In its interim financial statement for the fourth quarter of 2016, LPP went on to say that “the company’s management board holds the view that LPP SA has correctly settled income tax and that there are no prerequisites” for the tax office “to issue a decision charging the Company with an additional tax liability for 2012.”
“I think the ministry of finance is trying to say to the taxpayers that your past returns are not safe if you did some risky things because we can try to argue not only using the anti-avoidance clause but also other provisions,” Wyrwa said.
In LPP’s case, “they may try to go after some technical aspects—not using the anti-avoidance clause, but arguing from the definition of a tax-deductible cost that it should be reasonable and concluded in a standard form, for example,” he explained.
But whether this line of reasoning will sway Polish courts, where the case appears to be headed, is yet to be seen, he added. “Without the clause, it will be hard to prove,” he said. “I would say that neither side can be sure of winning.”
In its 2012 annual report, LPP described the purpose of creating the subsidiaries—Cyprus-based Gothals Ltd. and Dubai-based Jaradi Ltd.—as trademark management, including trademark protection and activities aimed at increasing the trademarks’ value.
Both Gothals and Jaradi were created in 2011, and subsequently became recipients of Reserved LPP’s flagship trademark, as well as Cropp, House, Mohito, and Sinsay.
But the structure, where Jaradi as the ultimate holder of the trademarks provided Gothals with a paid license for their use, and where Gothals in turn granted LPP a royalty-bearing sub-license, according to LPP’s 2011 annual report, also had financial benefits, the tax practitioners said.
Not only was the company able to book the trademark licensing fees paid to Gothals as a tax-deductible cost, but it was also able to take advantage of Jaradi’s tax-free status in the Dubai International Financial Center free-trade zone, they explained.
Such a structure was risky but not illegal at the time, Wyrwa said. “It was some gray scope of law,” he said. “Without the tax anti-avoidance clause, such actions were risky but the potential amount you could save on taxes was tempting to take such risks.

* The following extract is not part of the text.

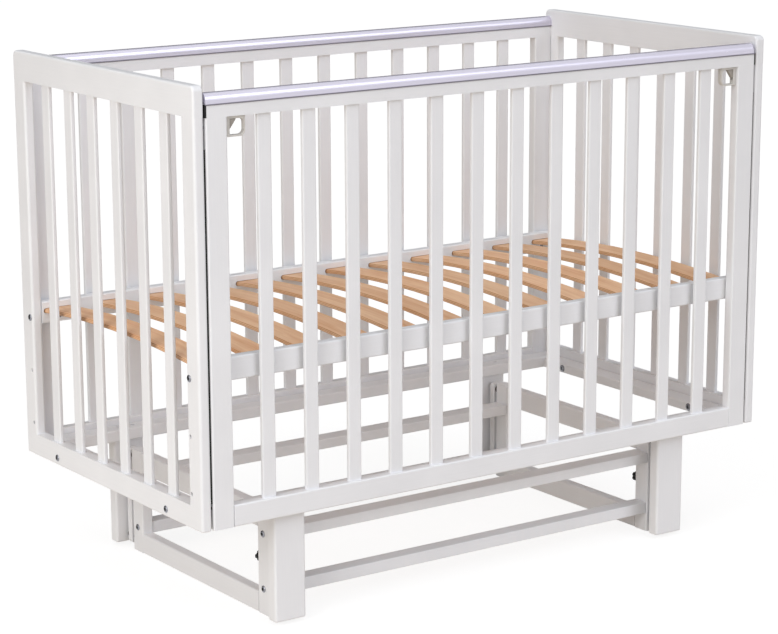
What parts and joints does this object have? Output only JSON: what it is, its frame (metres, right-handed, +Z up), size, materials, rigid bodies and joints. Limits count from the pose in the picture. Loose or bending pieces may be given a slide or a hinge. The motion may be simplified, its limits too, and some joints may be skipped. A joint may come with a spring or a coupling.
{
  "type": "crib",
  "caption": "Slatted baby crib with a drop side, hung on four swing links from a low stand so the body sways lengthwise.",
  "frame": {"origin": "middle of the stand's footprint, on the floor", "axes": "+X along the crib to the right end as seen from the drop side, +Y from the drop side to the back, +Z up"},
  "size_m": [1.255, 0.644, 0.9605],
  "materials": {
    "white_painted_wood": "opaque white lacquer on hardwood, satin",
    "lamella_wood": "clear satin lacquer on bent birch plywood",
    "silver_cover": "silver-lilac moulded plastic, satin gloss",
    "black_plastic": "black moulded nylon",
    "zinc_steel": "bright zinc plate",
    "latch_plastic": "light grey moulded plastic"
  },
  "bodies": {
    "stand": {"stand_posts": "white_painted_wood", "stand_foot_rails": "white_painted_wood", "stand_head_rails": "white_painted_wood", "stand_head_bars": "white_painted_wood", "stand_foot_bars": "white_painted_wood", "stand_bolts": "zinc_steel", "stand_cross_nuts": "zinc_steel", "upper_pivot_screws": "zinc_steel", "upper_pivot_spacers": "black_plastic"},
    "link_front_left": {"link_front_left": "white_painted_wood"},
    "link_front_right": {"link_front_right": "white_painted_wood"},
    "link_back_left": {"link_back_left": "white_painted_wood"},
    "link_back_right": {"link_back_right": "white_painted_wood"},
    "crib": {"end_left_top_rail": "white_painted_wood", "end_left_bottom_rail": "white_painted_wood", "end_left_posts": "white_painted_wood", "end_left_slats": "white_painted_wood", "end_right_top_rail": "white_painted_wood", "end_right_bottom_rail": "white_painted_wood", "end_right_posts": "white_painted_wood", "end_right_slats": "white_painted_wood", "back_top_rail": "white_painted_wood", "back_bottom_rail": "white_painted_wood", "back_stiles": "white_painted_wood", "back_slats": "white_painted_wood", "ledger_front": "white_painted_wood", "ledger_back": "white_painted_wood", "end_ledgers": "white_painted_wood", "hanging_boards_front": "white_painted_wood", "hanging_boards_back": "white_painted_wood", "bed_rail_front": "white_painted_wood", "bed_rail_back": "white_painted_wood", "bed_lamellas": "lamella_wood", "back_rail_cover": "silver_cover", "bed_bolts": "zinc_steel", "bed_cross_nuts": "zinc_steel", "ledger_bolts": "zinc_steel", "ledger_sleeve_nuts": "zinc_steel", "hanger_bolts": "zinc_steel", "lower_pivot_screws": "zinc_steel", "guide_pins": "black_plastic", "lower_pivot_spacers": "black_plastic"},
    "drop_side": {"drop_top_rail": "white_painted_wood", "drop_bottom_rail": "white_painted_wood", "drop_stiles": "white_painted_wood", "drop_slats": "white_painted_wood", "drop_rail_cover": "silver_cover", "guide_tracks": "black_plastic", "guide_blocks": "black_plastic", "latch_rings": "latch_plastic", "latch_springs": "zinc_steel"},
    "latch_left": {"latch_trigger_left": "latch_plastic", "latch_bolt_left": "zinc_steel"},
    "latch_right": {"latch_trigger_right": "latch_plastic", "latch_bolt_right": "zinc_steel"},
    "knob_left": {"lock_knob_left": "black_plastic", "lock_stud_left": "zinc_steel"},
    "knob_right": {"lock_knob_right": "black_plastic", "lock_stud_right": "zinc_steel"}
  },
  "joints": [
    {"name": "swing", "type": "hinge", "parent": "stand", "child": "link_front_left", "pos_m": [-0.435, -0.2574, 0.1845], "axis": [0, 1, 0], "range_deg": [-12, 12]},
    {"name": "crib_level", "type": "hinge", "parent": "link_front_left", "child": "crib", "pos_m": [-0.435, -0.2574, 0.0225], "axis": [0, 1, 0], "range_deg": [-12, 12]},
    {"name": "link_front_right_swing", "type": "hinge", "parent": "stand", "child": "link_front_right", "pos_m": [0.435, -0.2574, 0.1845], "axis": [0, 1, 0], "range_deg": [-12, 12]},
    {"name": "link_back_left_swing", "type": "hinge", "parent": "stand", "child": "link_back_left", "pos_m": [-0.435, 0.2574, 0.1845], "axis": [0, 1, 0], "range_deg": [-12, 12]},
    {"name": "link_back_right_swing", "type": "hinge", "parent": "stand", "child": "link_back_right", "pos_m": [0.435, 0.2574, 0.1845], "axis": [0, 1, 0], "range_deg": [-12, 12]},
    {"name": "drop", "type": "slide", "parent": "crib", "child": "drop_side", "axis": [0, 0, 1], "range_m": [-0.18, 0]},
    {"name": "latch_left_pull", "type": "slide", "parent": "drop_side", "child": "latch_left", "axis": [1, 0, 0], "range_m": [0, 0.0065], "stiffness_N_per_m": 300, "springref_m": -0.01},
    {"name": "latch_right_pull", "type": "slide", "parent": "drop_side", "child": "latch_right", "axis": [-1, 0, 0], "range_m": [0, 0.0065], "stiffness_N_per_m": 300, "springref_m": -0.01},
    {"name": "knob_left_turn", "type": "hinge", "parent": "stand", "child": "knob_left", "pos_m": [-0.435, -0.2, 0.1005], "axis": [0, 1, 0], "range_deg": [0, 360]},
    {"name": "knob_right_turn", "type": "hinge", "parent": "stand", "child": "knob_right", "pos_m": [0.435, -0.2, 0.1005], "axis": [0, 1, 0], "range_deg": [0, 360]}
  ],
  "couplings": [
    {"joint": "crib_level", "follows": "swing", "ratio": -1},
    {"joint": "link_front_right_swing", "follows": "swing", "ratio": 1},
    {"joint": "link_back_left_swing", "follows": "swing", "ratio": 1},
    {"joint": "link_back_right_swing", "follows": "swing", "ratio": 1}
  ]
}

Today, I would not recommend such actions.”
Maria Kukawska, a Warsaw-based tax adviser and partner at Stone & Feather Tax Advisory, agreed that such structures are passé in today’s Poland. “The message is to stay clear of all these tax optimization schemes and, if in doubt, ask the finance ministry whether your transaction or considered transaction falls within the scope of the GAAR principle in Poland,” she told Bloomberg BNA June 21.
Slawomir Ronkowski, director of communications and sustainable development at LPP, declined to comment other than to say that “we are currently involved in appeal proceedings.”

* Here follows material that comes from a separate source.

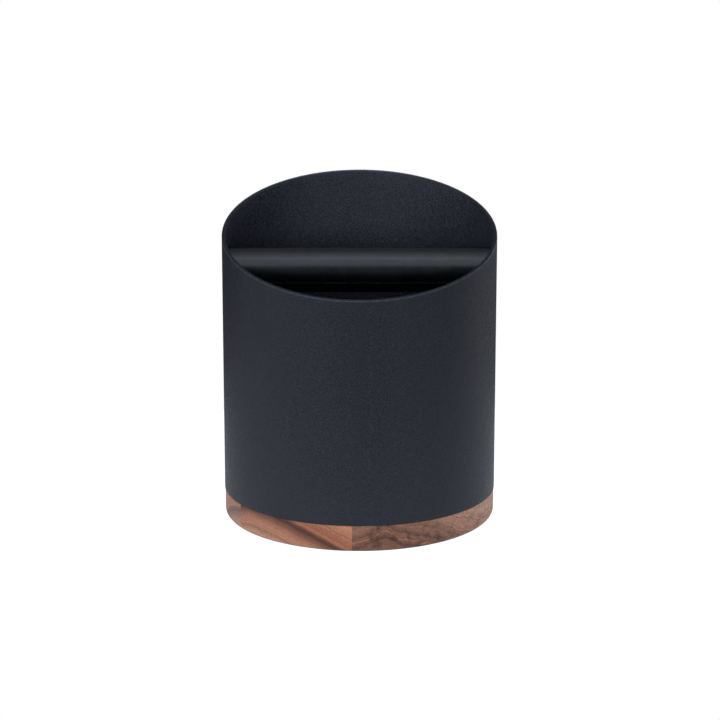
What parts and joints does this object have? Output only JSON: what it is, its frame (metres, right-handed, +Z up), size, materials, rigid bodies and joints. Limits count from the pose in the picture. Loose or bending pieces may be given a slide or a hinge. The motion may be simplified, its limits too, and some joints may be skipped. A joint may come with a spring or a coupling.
{
  "type": "coffee knock box",
  "caption": "Round coffee knock box: powder-coated bin with a slanted rim, a lift-out rubber knock bar held in saddles across its mouth, and a walnut base.",
  "frame": {"origin": "centre of the box's footprint, on the surface the foot ring stands on", "axes": "+Z up, -Y towards the low front of the rim, X along the knock bar"},
  "size_m": [0.14, 0.14, 0.1682],
  "materials": {
    "powder_coat": "matte",
    "saddle_metal": "matte",
    "walnut": "satin",
    "bar_rubber": "satin",
    "silicone": "matte",
    "cap_plastic": "satin",
    "bar_steel": "satin",
    "zinc_steel": "satin",
    "black_steel": "satin"
  },
  "bodies": {
    "bin": {"shell": "powder_coat", "floor_plate": "powder_coat", "weld_nuts": "zinc_steel", "wood_base": "walnut", "base_screws": "zinc_steel", "base_washers": "zinc_steel", "foot_ring": "silicone", "left_bracket": "saddle_metal", "right_bracket": "saddle_metal", "left_liner": "silicone", "right_liner": "silicone", "bracket_screws": "black_steel"},
    "bar": {"bar_core": "bar_steel", "left_end_cap": "cap_plastic", "right_end_cap": "cap_plastic", "end_cap_screws": "zinc_steel"},
    "sleeve": {"bar_sleeve": "bar_rubber"}
  },
  "joints": [
    {"name": "bar_lift", "type": "slide", "parent": "bin", "child": "bar", "axis": [0, 0, 1], "range_m": [0, 0.06]},
    {"name": "sleeve_roll", "type": "hinge", "parent": "bar", "child": "sleeve", "pos_m": [0, 0, 0.1293], "axis": [1, 0, 0], "continuous": true}
  ]
}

LPP has 14 days to appeal the May 30 decision of the Tax Audit Office in Gdansk to the Polish tax chamber, which is the upper level of the Polish tax authority. The 14 days are counted from June 20, when the decision was officially delivered to LPP.
“At this stage we will not provide any information on these activities, as it cannot be excluded that the disclosure of such information may adversely affect the pending proceedings,” he wrote in a June 21 email to Bloomberg BNA. “We would like to further note that we have no knowledge of any other control proceedings pending with respect to the reliability of the stated tax bases or correctness of the manner of calculation and settlement of corporate income tax by the Issuer.”
With more than 25,000 employees and some 1,700 stores at home and abroad, LPP is one of the largest companies in Poland. It is listed on the Warsaw Stock Exchange, where it is part of the prestigious WIG20 index.